The first poem that Dylan Thomas ever published, when he was only eighteen, was an early version of "And Death Shall Have No Dominion." The cycle of life and death formed a constant underlying theme throughout his poetry since that earliest effort. In "Do Not Go Gentle into That Good Night," a moving plea to his dying father, death takes on a new and intensely personal meaning for Thomas.
David John Thomas was an important influence throughout his son Dylan's life. A grammar school English teacher, he had a deep love for language and literature which he passed on to his son. In a 1933 letter to a friend, Dylan Thomas describes the library he shared with his father in their home. His father's section held the classics, while his included modern poetry. It had, according to Thomas, everything needed in a library.
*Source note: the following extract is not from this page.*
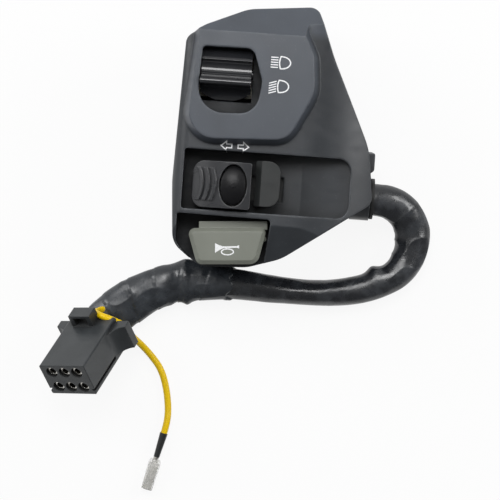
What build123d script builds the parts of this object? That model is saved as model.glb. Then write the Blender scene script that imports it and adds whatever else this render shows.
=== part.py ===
"""Left handlebar switch cluster of a small motorbike, with its harness.

The part lies face up. The bar axis is the X axis, +X points along the bar to
the middle of the bike, +Y to the upper edge of the switch and +Z out of the
face that the rider sees. All sizes are in millimetres.
"""
import os
from math import atan2, cos, hypot, pi, radians, sin, sqrt, tan

from build123d import *

os.makedirs("parts", exist_ok=True)

# Driving sizes of the housing
housing_width = 62.4
housing_height = 82.6
plateau_height = 30.0
deck_height = 26.2
right_rim_height = 18.2
bottom_rim_height = 20.5
front_depth = 18.0
wall = 2.2
bar_radius = 11.1
clamp_gap = 0.05
tunnel_wall = 2.0

# Clearances
overrun = 1.0
press_gap = 0.05
slide_gap = 0.35
seat_gap = 0.3

# Where the bar axis crosses the face, as shares of the housing's width and height
bar_left_share = 0.471
bar_low_share = 0.616

quarter_turn = 90.0

bore_radius = bar_radius + clamp_gap
tunnel_radius = bore_radius + tunnel_wall


def face_x(share):
    """A place across the face, from a share of the housing's width."""
    return (share - bar_left_share) * housing_width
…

"Do Not Go Gentle Into That Good Night" was in all likelihood composed in 1945 when D. J. Thomas was seriously ill; however, it was not published until after his death on December 16, 1952. Thomas sent the poem to a friend, Princess Caetani, in the spring of 1951, telling her that the "only person I can't show the little enclosed poem to is, of course, my father who doesn't know he's dying." After his father's death, the poem was included in the collection In Country Sleep. Ironically Dylan Thomas himself died just a year later. The poem discusses various ways to approach death in old age. It advocates affirming life up until the last breath, rather than learning to accept death quietly.